Aim of the exercise: Using the records below, quote only the span that opens with the line containing "# Link between" and closes with the line containing "zip(*points))), Vector(map(max, zip(*points)))", exactly and inclusively.

______

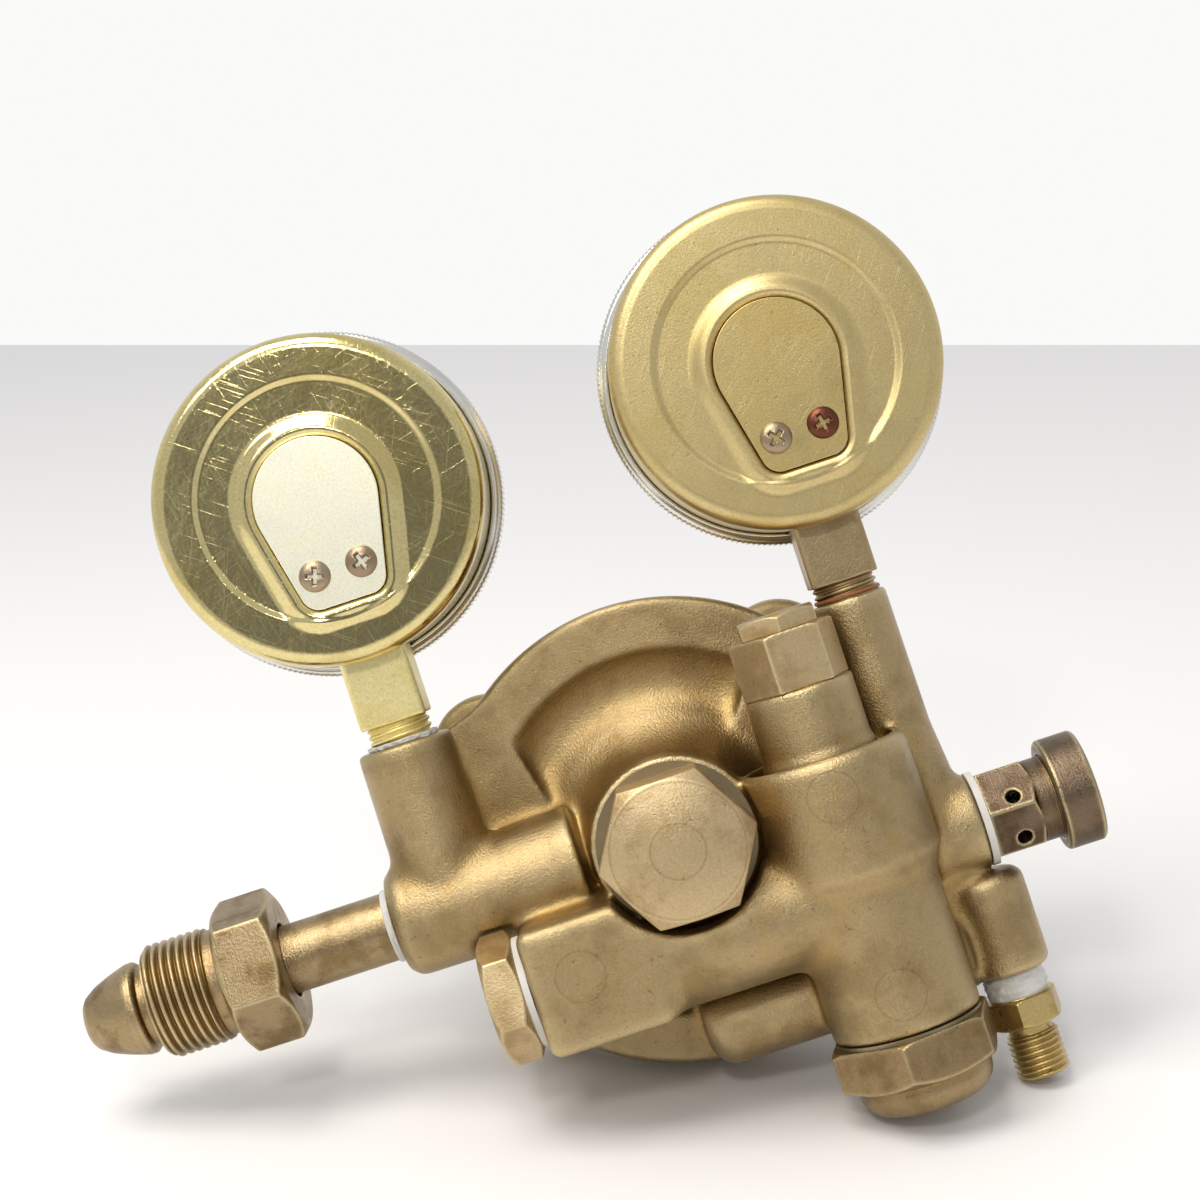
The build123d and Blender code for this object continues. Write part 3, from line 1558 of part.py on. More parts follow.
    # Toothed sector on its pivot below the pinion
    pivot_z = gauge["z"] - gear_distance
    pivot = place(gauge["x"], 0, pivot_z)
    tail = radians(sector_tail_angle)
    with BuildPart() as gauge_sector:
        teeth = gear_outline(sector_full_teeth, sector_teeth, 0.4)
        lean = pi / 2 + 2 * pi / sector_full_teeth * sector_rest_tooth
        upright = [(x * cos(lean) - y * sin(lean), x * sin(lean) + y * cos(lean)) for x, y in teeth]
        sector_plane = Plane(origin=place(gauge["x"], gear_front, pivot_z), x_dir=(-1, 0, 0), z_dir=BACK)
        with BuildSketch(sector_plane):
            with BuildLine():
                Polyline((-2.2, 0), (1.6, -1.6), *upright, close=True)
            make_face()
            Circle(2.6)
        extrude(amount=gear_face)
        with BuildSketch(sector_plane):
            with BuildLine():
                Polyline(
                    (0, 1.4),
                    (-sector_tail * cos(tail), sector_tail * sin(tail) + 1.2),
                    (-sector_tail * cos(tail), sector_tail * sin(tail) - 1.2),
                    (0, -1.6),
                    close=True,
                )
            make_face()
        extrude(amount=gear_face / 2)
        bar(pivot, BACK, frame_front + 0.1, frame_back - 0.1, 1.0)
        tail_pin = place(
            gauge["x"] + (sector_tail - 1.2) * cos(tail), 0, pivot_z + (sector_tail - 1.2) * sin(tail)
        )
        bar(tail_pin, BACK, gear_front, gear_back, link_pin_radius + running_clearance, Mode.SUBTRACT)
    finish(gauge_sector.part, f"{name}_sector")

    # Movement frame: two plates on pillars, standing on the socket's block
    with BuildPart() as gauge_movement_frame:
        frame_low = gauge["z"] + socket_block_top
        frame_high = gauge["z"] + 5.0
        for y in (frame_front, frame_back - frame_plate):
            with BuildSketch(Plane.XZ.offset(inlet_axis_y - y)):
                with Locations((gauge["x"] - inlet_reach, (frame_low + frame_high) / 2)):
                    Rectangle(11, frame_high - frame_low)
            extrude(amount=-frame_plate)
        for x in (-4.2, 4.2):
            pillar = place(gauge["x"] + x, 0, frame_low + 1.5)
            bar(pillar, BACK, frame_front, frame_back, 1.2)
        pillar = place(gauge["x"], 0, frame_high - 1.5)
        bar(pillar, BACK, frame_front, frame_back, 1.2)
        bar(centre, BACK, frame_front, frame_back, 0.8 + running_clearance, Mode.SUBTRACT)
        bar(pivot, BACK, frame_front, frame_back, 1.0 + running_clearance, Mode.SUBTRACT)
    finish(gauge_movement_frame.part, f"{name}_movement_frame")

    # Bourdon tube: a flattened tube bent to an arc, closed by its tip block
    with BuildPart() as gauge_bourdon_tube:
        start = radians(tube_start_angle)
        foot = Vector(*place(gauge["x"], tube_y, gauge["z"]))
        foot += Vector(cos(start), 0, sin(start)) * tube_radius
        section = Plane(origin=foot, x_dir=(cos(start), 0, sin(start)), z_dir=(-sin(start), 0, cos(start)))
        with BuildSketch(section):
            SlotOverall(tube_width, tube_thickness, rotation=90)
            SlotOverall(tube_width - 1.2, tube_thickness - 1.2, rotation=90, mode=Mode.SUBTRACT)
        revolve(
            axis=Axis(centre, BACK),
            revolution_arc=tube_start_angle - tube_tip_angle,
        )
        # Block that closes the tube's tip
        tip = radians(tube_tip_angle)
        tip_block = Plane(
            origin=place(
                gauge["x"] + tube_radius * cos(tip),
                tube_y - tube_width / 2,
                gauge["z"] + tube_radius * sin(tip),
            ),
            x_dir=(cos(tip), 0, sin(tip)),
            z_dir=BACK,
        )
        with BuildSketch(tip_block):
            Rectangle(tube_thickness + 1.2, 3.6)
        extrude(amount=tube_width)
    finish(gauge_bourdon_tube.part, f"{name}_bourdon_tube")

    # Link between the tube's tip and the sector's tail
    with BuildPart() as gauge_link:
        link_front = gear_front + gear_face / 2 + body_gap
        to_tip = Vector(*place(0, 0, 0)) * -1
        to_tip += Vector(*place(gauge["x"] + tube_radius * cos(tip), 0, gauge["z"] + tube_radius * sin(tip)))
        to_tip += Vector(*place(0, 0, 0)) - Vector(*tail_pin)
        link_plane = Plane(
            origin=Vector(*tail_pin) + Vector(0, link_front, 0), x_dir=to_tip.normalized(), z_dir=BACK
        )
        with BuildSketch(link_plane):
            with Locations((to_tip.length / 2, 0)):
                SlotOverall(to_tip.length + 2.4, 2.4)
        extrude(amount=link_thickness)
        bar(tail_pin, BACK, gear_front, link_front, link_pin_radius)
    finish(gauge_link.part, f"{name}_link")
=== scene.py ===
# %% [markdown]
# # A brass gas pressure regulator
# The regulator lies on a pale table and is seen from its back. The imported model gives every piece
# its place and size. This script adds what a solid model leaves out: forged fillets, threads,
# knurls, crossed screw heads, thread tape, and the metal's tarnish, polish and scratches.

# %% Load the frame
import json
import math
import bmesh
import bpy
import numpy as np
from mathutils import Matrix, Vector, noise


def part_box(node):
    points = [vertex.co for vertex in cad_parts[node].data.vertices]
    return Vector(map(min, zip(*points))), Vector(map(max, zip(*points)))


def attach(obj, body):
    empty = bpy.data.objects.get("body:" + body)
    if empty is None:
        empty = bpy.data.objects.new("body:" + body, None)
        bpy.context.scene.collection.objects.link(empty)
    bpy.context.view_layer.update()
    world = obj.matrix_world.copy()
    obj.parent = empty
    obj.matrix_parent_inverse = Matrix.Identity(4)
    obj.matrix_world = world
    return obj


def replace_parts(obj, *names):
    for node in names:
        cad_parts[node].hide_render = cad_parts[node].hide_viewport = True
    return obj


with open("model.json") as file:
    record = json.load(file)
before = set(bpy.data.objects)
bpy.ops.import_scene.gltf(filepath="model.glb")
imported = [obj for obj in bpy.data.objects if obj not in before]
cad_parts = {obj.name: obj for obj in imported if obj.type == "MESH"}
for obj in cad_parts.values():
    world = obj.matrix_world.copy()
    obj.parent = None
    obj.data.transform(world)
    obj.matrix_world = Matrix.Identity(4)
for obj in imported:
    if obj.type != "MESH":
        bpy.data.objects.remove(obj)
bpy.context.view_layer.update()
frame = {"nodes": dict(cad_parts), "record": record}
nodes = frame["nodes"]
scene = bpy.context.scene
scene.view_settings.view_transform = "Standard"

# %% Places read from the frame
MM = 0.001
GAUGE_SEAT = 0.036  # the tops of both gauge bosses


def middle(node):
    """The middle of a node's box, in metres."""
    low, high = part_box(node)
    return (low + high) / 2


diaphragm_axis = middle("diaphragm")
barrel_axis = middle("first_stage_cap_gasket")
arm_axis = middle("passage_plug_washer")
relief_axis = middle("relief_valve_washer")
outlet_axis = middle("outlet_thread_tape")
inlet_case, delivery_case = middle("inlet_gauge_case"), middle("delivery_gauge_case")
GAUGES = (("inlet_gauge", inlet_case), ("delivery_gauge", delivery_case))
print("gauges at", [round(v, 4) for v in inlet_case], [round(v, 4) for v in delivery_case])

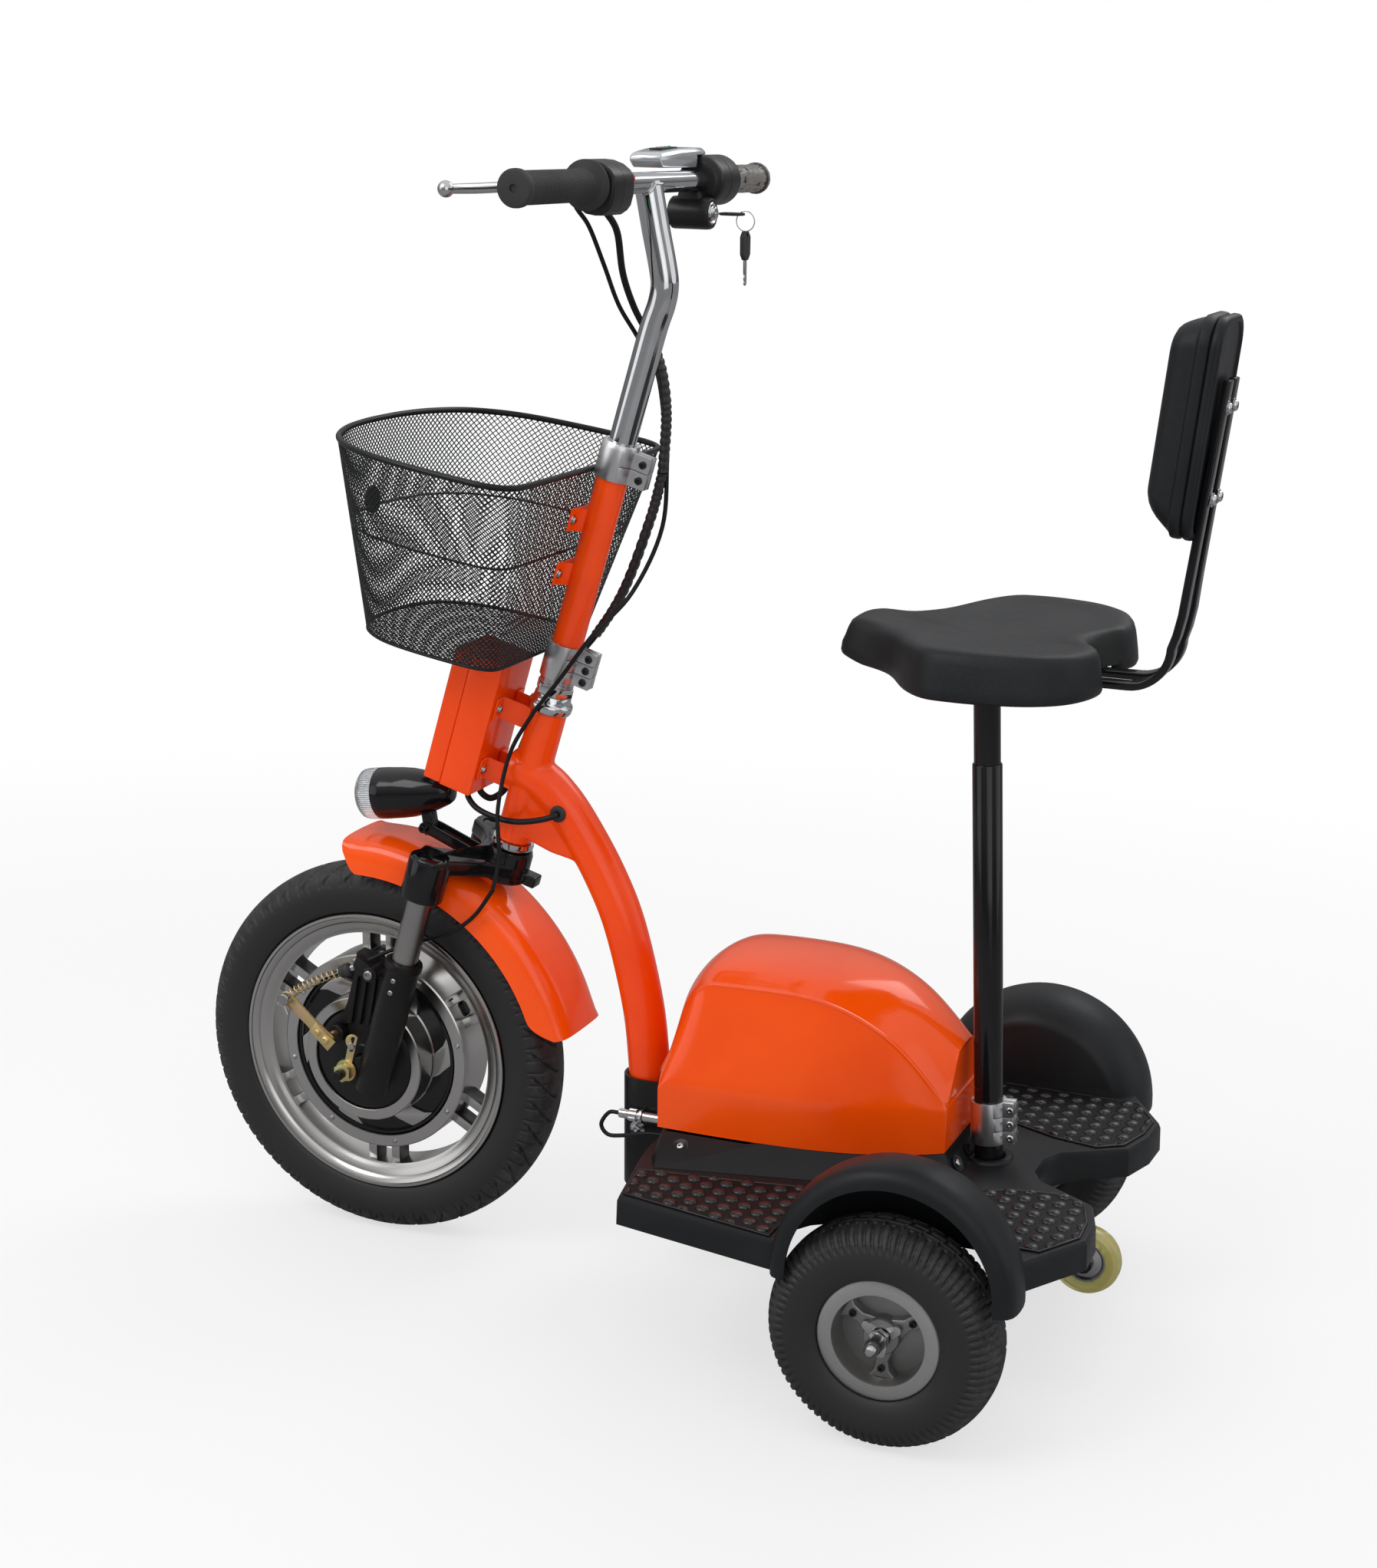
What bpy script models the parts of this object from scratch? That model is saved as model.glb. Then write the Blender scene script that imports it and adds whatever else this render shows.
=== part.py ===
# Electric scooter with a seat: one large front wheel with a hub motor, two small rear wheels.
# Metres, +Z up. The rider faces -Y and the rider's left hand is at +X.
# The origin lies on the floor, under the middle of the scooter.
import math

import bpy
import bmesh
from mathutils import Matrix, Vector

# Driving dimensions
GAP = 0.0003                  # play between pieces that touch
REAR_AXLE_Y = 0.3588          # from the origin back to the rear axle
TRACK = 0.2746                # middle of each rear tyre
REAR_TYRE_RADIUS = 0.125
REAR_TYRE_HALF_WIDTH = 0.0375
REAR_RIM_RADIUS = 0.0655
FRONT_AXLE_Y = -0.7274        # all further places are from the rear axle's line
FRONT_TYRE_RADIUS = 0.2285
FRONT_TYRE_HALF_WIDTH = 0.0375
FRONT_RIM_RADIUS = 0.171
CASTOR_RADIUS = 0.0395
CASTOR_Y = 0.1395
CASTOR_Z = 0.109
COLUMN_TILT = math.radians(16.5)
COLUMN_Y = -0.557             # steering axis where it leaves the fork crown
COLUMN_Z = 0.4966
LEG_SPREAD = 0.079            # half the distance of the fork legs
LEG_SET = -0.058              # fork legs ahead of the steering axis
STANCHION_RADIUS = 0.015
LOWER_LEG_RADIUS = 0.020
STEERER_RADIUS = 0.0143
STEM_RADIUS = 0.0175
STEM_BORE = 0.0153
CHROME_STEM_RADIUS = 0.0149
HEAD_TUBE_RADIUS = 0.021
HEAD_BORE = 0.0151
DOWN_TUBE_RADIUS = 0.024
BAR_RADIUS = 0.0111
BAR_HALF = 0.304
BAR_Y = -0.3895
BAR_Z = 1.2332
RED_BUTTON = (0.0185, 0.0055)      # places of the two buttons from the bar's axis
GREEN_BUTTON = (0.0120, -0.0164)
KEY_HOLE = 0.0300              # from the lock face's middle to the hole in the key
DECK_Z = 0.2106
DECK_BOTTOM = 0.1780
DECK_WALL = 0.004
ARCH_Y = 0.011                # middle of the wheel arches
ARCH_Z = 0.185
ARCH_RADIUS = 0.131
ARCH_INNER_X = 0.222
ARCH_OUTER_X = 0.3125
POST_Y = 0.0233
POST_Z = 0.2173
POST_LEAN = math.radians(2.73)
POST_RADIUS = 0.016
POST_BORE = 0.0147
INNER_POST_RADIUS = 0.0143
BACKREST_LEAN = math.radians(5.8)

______

Task solution:
    # Link between the tube's tip and the sector's tail
    with BuildPart() as gauge_link:
        link_front = gear_front + gear_face / 2 + body_gap
        to_tip = Vector(*place(0, 0, 0)) * -1
        to_tip += Vector(*place(gauge["x"] + tube_radius * cos(tip), 0, gauge["z"] + tube_radius * sin(tip)))
        to_tip += Vector(*place(0, 0, 0)) - Vector(*tail_pin)
        link_plane = Plane(
            origin=Vector(*tail_pin) + Vector(0, link_front, 0), x_dir=to_tip.normalized(), z_dir=BACK
        )
        with BuildSketch(link_plane):
            with Locations((to_tip.length / 2, 0)):
                SlotOverall(to_tip.length + 2.4, 2.4)
        extrude(amount=link_thickness)
        bar(tail_pin, BACK, gear_front, link_front, link_pin_radius)
    finish(gauge_link.part, f"{name}_link")
=== scene.py ===
# %% [markdown]
# # A brass gas pressure regulator
# The regulator lies on a pale table and is seen from its back. The imported model gives every piece
# its place and size. This script adds what a solid model leaves out: forged fillets, threads,
# knurls, crossed screw heads, thread tape, and the metal's tarnish, polish and scratches.

# %% Load the frame
import json
import math
import bmesh
import bpy
import numpy as np
from mathutils import Matrix, Vector, noise


def part_box(node):
    points = [vertex.co for vertex in cad_parts[node].data.vertices]
    return Vector(map(min, zip(*points))), Vector(map(max, zip(*points)))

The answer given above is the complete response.